Ahora la muchedumbre camina, como otra arena, a través de la arena. El mar, que se abate sobre sus enemigos, los deja pasar. Su meta es una tierra prometida que el judío conquistará por la espada.

Con todo, es probable que Canetti desconociera la andanza vital de los dominicanos. Que no se percatara de las criollas (in puris naturalibus) detrás de las vidrieras de Amsterdam, o de aquellas que hacían el oficio doméstico en Milán y Barcelona. Si hubiese intuido nuestra andadura, desde luego, él habría descubierto que el símbolo de masa de los dominicanos es la “yola”.
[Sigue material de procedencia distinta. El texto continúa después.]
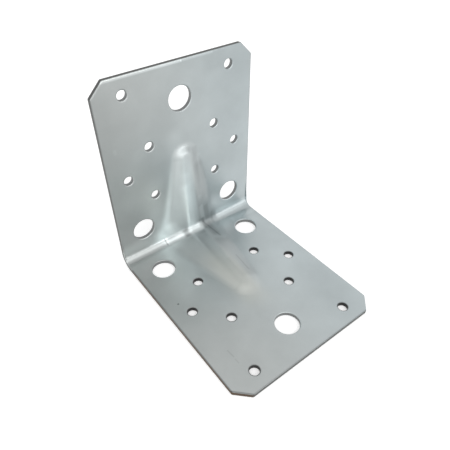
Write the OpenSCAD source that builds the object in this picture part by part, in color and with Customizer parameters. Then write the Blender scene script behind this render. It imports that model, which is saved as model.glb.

Emblema de sobrevivencia, pétrea notación de permanencia, la dominicanidad es el futuro que se descubre y navega en el océano de piedra de un pasado sin término. La yola es la unidad que fraterniza en la travesía aciaga, en el impulso centrífugo que nos obliga a salir de nosotros mismos, a romper con nuestra propia semejanza. A ser “lo otro”: a mimetizarnos y convertirnos en “el otro”.

Núñez de Cáceres fue nuestro primer yolero. Navegó hasta Bolívar, y el Libertador esquivó la mirada. Los Trinitarios realizaron el segundo viaje. Duarte y Sánchez y Pina y Serra empujaron la quilla de un gran ensueño. La yola de Duarte naufragó en el verde océano de la manigua venezolana. Una bala de Santana detuvo aquella yola en El Cercado: Sánchez con las zancas en el suelo y el corazón azul.

Le faltaría tino a Canetti para rozarse con esta proposición de errancias y deseos, con este convite de abandonos y codicias, de singladuras y esperanzas que es la dominicanidad. Con trapo de madrás en la frente y la espada envainada de José Joaquín, ataviado de Mariscal español, el pardo Eusebio capitanea en este curso la yola de nuestro ser nacional.

Salta el bote, reflota, sacudido por un estrujón de agua titubeante. La silueta repliega y ladea como mancha umbría en el horizonte de gaviotas. Esbozo lento que avanza hacia ningún lugar. Erguido tizne de gentes. Sombra desvaída en la memoria de los destinos irremediables.

Elías CANETTI (1905-1994). Escritor de lengua alemana nacido en Bulgaria, hijo de una familia comerciante de origen
sefardita. Premio Nóbel de Literatura 1981.